Au fond, que la femme soit programmée pour donner la vie ou pas ne me semble pas très important. Et si la femme était programmée pour ça,

  • que son corps soit conçu pour accueillir un fœtus, nourrir un enfant,
  • et que ses pulsions, si tant est qu’on puisse les dissocier des influences de genre, soient tendues vers cet objectif absolu : fabriquer un enfant / devenir mère,
  • que ce désir soit conscient chez certaines, inconscient chez d’autres,

est-ce que cela serait vraiment important ?

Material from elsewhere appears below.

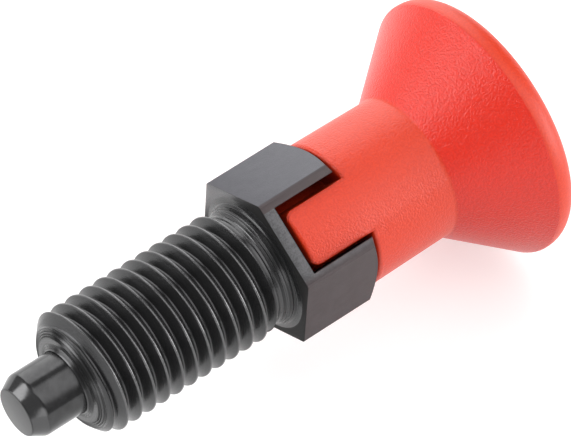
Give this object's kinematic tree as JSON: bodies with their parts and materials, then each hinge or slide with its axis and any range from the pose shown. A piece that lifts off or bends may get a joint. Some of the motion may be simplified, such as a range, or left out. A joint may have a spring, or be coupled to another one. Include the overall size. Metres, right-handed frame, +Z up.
{
  "type": "indexing plunger",
  "caption": "Indexing plunger: a sprung pin in a fine-threaded sleeve with a slotted hexagon collar, pulled back by a red mushroom grip.",
  "frame": {"origin": "on the plunger's axis, in the front face of the hexagon collar, which seats on the fixture; this is also the middle of the overall length", "axes": "+X along the plunger's axis, from the pin's tip towards the grip; +Z up as it lies level, with two corners of the hexagon up and down; the collar's slot faces 60 degrees above -Y"},
  "size_m": [0.052, 0.025, 0.025],
  "materials": {
    "sleeve_steel": "turned and milled steel, black oxide",
    "pin_steel": "hardened and ground steel, dark glossy oxide",
    "spring_wire": "drawn spring wire",
    "retainer_steel": "turned steel, black oxide",
    "grip_plastic": "red moulded plastic with a fine matt grain"
  },
  "bodies": {
    "sleeve": {"guide_sleeve": "sleeve_steel", "spring_retainer": "retainer_steel"},
    "spring": {"return_spring": "spring_wire"},
    "plunger": {"index_pin": "pin_steel", "mushroom_grip": "grip_plastic"}
  },
  "joints": [
    {"name": "turn", "type": "hinge", "parent": "sleeve", "child": "spring", "pos_m": [0, 0, 0], "axis": [1, 0, 0], "range_deg": [-7.5, 2.7]},
    {"name": "pull", "type": "slide", "parent": "spring", "child": "plunger", "axis": [1, 0, 0], "range_m": [0, 0.0065], "stiffness_N_per_m": 1370, "springref_m": -0.0047, "deforming": ["return_spring"]}
  ]
}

Parce qu’inviter une femme à faire un gosse alors qu’elle en a pas envie, en lui supposant un désir inconscient primordial, ne serait pas priver la femme de son choix à être qui elle est, ? D’ignorer ce qui est inconscient ? De se placer en priorité dans sa vie, peu importe ce qui es caché ? C’est là, me semble-t-il la violence suprême, celle de considérer qu’on sait mieux que la femme ce qui est bon pour elle. Considérer que ce qui est juste pour moi est juste pour l’autre. Au fond, être ou ne pas être (mère) n’est-elle pas la question la plus intime qui soit ? Et celle où la vérité existe le moins ?

Qu’est ce qu’on s’en fout, que le désir soit inconscient ?

Cette lecture met en lumière à quel point nous refusons à l’autre sa responsabilité et son libre arbitre.  A quel point nous refusons aux femmes le choix. La liberté.

Je propose qu’on laisse les femmes (et les hommes) libres. Et si l’inconscient n’est pas d’accord, tant pis, il n’avait qu’à se manifester plus clairement.